I’ve also been fortunate to be on sets with some iconic directors as a minor league actor. Coppola (twice), Ron Howard, Clint Eastwood (twice), David Fincher… the thing they all have in common, that I could see, is that they hire good crew people, tell them what they want, and LET THEM DO THEIR JOBS. I saw no micro-managing and that freed them up to direct. To do their job and get their vision on film. Yes, the buck stops with them, but it’s a less crazy buck. I attempted to do the same thing in my small way on this film. And it worked. You trust people and mostly they respond with their best work.

But what I really loved about directing was the rush I got from it on set. How it just opened up floodgates of creativity in everyone. How as a director you can see something in a rehearsal or a first take and that makes you come up with the one thing that makes that scene special. Something you would have never thought of writing the script. This was an eye-opener for me as a writer. And will help me in the future throwing out my preconceived notions and personal ownership of my own writing and trust other directors do what they need to do with it. It was a GREAT letting go of ego lesson.

Once we were done shooting, I realized my job was not even half through. Post production, editing, sound effects, reshoots (yeah, reshoots), original music, titles, color correction, who knows what else.

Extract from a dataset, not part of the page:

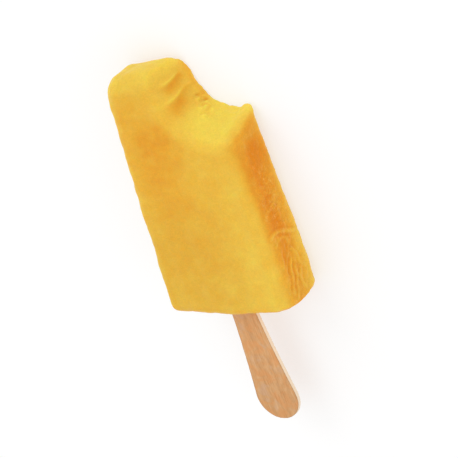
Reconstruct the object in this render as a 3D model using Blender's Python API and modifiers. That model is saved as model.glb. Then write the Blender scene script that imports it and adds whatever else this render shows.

Editing is surprisingly fun, especially if you have an amazing uber-experienced editor that has been recommended by a great director (who actually puts in a very good word for you with the editor).

Rick LaCompte is that film editor. Not a short film editor. His CV is filled with successful films. The posters from those films cover the walls of his huge work space. He even said, “I don’t usually do short films.” Again, I am amazed and grateful for my good fortune. Thank You God.

He proceeded to give me an eye-opening education on the art of editing. And it is an art. He is patient, understanding, endlessly creative, and honest. It didn’t take but about half a second to trust him completely. He didn’t let me down either. He has an uncanny talent for looking at all the footage for a scene as a whole and then effortlessly manipulating it to make it look better than you pictured it. And then building from there, remembering the smallest things he’d done in past scenes to achieve the tone, the look, and theme threads I told him I wanted for the film. An artist. I cannot recommend him more highly.

Yes, the reshoots. Even though I thought I was so careful with everything, I did not get two transition shots I needed for the final action sequence. Bad me. No one’s fault but mine. The film doesn’t work without these shots and as much a magician as Rick is, we couldn’t work around it. So, in the next three weeks I’ll shoot the scenes. Thank goodness the actors and the DP are game. When you miss shots you recorded on a Red camera, you can’t just film them on your IPhone and hope no one will notice. So I have to rent the camera again for a day, too. I complained to Jay Lowi about my stupidity and he laughed and said, “Happens to everybody. Just chill and go do it.” He’s my hero.

Until the reshoots, I can work on sound effects with Rick and original music with my composer, Thomas Tissot. And baby, am I lucky to get him. He’s a creative, fun musician and I can’t wait to see what he’ll come up with. I’m getting him now before I can’t afford him anymore. He’s got a BIG future. And I’m meeting tomorrow with a title effects guy to do something special with the main title. We’ll see if he can do what I want and how much it’ll cost if he can.

This small experience as a director is going to make me a better writer. It already has.

I had time to do all this because for the last two months, I’ve been unemployed and it afforded me the time to get a lot of the post-production done. Well, unemployed until yesterday. Got word from a production company that a script I wrote with my good friend, Jeff Willis, is heading for production and they need a rewrite. Now. So, after we get the notes next week, we’ll be starting on that. And I’ll leave the composing to Thomas and free up a day to reshoot what I missed while we write.

My goal is a finished film by March first. Ok. Mid-March. (I don’t want to scare Thomas) And to have a director sample I would be proud to show any executive. I think I will.